My first research project in 2002 was a collaboration with BMW in which we tried model-based testing of their MOST network master. We used the approach my valued colleague Alex Pretschner, now professor at TU Munich, built in his PhD project. We invested a lot of time discussing with the BMW engineers to build a detailed model in AutoFOCUS. This model was then quite suitable to generate test cases to be run against the actual network master. Interestingly, we found that many of the defects we found were found during the modelling. My personal observation was that the model became so detailed, it was almost a reimplementation of the network master software. Was there really a conceptual difference between our "model" and the code?

Over the years, I have thought about this a lot. This post is my current status of what I think about  MBSE/MDSE. I do not want to convey that everyone working in that field is stupid and does non-sense research. Quite to the contrary, I do think there is a lot of interesting work going on. My hypothesis, however, is the following:

Using the terms "model-based" or "model-driven" in combination with software engineering or software engineering techniques obscures what these techniques are actually about and are actually capable of. Progress in software engineering is hindered by this division in "model-based" and "code-based".

I sincerely hope that this might start a discussion in our community. To substantiate why this hypothesis may be true, I collected the following five observations:

Nobody knows what MBSE/MDSE really is. There is a great confusion in research and especially practice what this MBSE or MDSE should be. For many, it is working with diagrams instead of textual code. For example, a UML sequence diagram would be a model-based technique but text in a programming language describing the sequence of messages might not. For others, it needs to be mathematically formal. For other still, it is the name for using Simulink to program. A recent study by Andreas Vogelsang et al. showed this perfectly.

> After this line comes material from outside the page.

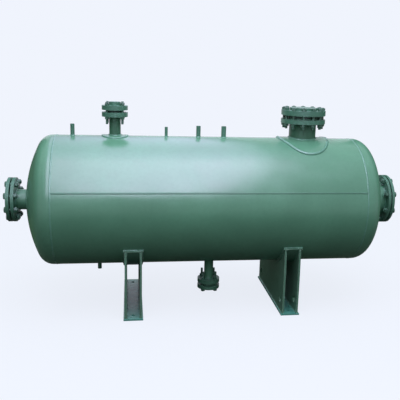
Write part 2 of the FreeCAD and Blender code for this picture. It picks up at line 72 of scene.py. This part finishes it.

Practitioners don't adopt MBSE/MDSE. This point is a bit hard to discuss given the first one. Oftentimes, if practitioners state that they do MBSE/MDSE, they apply a certain tool such as Simulink. Or they have some UML diagrams of the system lying around (usually out of date). In the same study of Vogelsang et al., they investigate drivers and barriers for the adoption of MBSE. They found that "Forces that prevent MBSE adoption mainly relate to immature tooling, uncertainty about the return-on-investment, and fears on migrating existing data and processes. On the other hand, MBSE adoption also has strong drivers and participants have high expectations mainly with respect to managing complexity, adhering to new regulations, and reducing costs." So practitioners think the tools are immature and the whole thing might have a negative ROI. But there's the hope that it might help to manage complexity and reduce costs. This does not seem like a methodology I would like to invest in.

MBSE/MDSE is Formal Methods 2.0. I don't think formalisation and formal analysis is useless. It has its benefit and surely a place in the development of software systems. Yet, it is not the holy grail it was often sold to be. If I play the devil's advocate, it feels like after formal methods failed to be broadly adopted in industry, they are now simply renamed as model-based methods. Yet, putting some nice diagrams on top of a formal analysis most of the times won't make it easier to understand. In contrast, I love the work by people like Daniel Ratiu or Markus Völter on integrating formal verification in DSLs or common programming languages (see e.g. here). Is this "model-based"? Does it really matter whether it is?

Models are positioned as replacing code. I hear that less nowadays, but it is still out there. The story line was that the success of software engineering has always been based on reaching higher levels of abstraction. We went from machine code to assembly to C and Java. Models are supposedly then the next step in which we can abstract away all these technical details and everything will be easier.  I don't believe that at all, unless for very specific instances of "model". Abstraction comes at a cost. What we abstract away can come back and haunt us. For example, although Java hides null pointers from us most of the time, sometimes we suddenly see a null pointer exception pop up. It breaks the abstraction and suddenly makes the underlying details visible. As we are not used to dealing with null pointers in Java, this might be even worse than dealing with them directly in the first place. Furthermore, there are many arguments that can be made that there is a huge tool chain supporting us dealing with source code that is not directly available for various kinds of models. Finally, I fail to see how it is easier to work with graphical diagrams than with plain text.

The research community is split (at least) in two. Again, I will play the devil's advocate and exaggerate to make the point: On the one side, we have the MBSE/MDSE people claiming that models are the future and everybody still working on code just hasn't realised that. On the other side, we have the code people (e.g. in the maintenance community) who only analyse source code and ignore what these MBSE/MDSE people are doing for the most part. In the end, I believe, that leads to duplications of efforts, misunderstandings in reviews of papers and project proposals as well as a very confusing picture for practitioners. I don't think we project a consistent vision of how software engineering should be done in the future.

In summary, I believe that the extensive use of the terms "model-based" and "model-driven" in the software engineering community has done more harm than good. When I read that a method is model-based, I don't know if that means it uses graphical diagrams, it just uses additional artefacts or it is based on formalisations. I would be happy if my little rant here serves as the starting point in our community to bring the two fractions together so that we can work jointly on the next generation of software engineering methods, techniques and tools.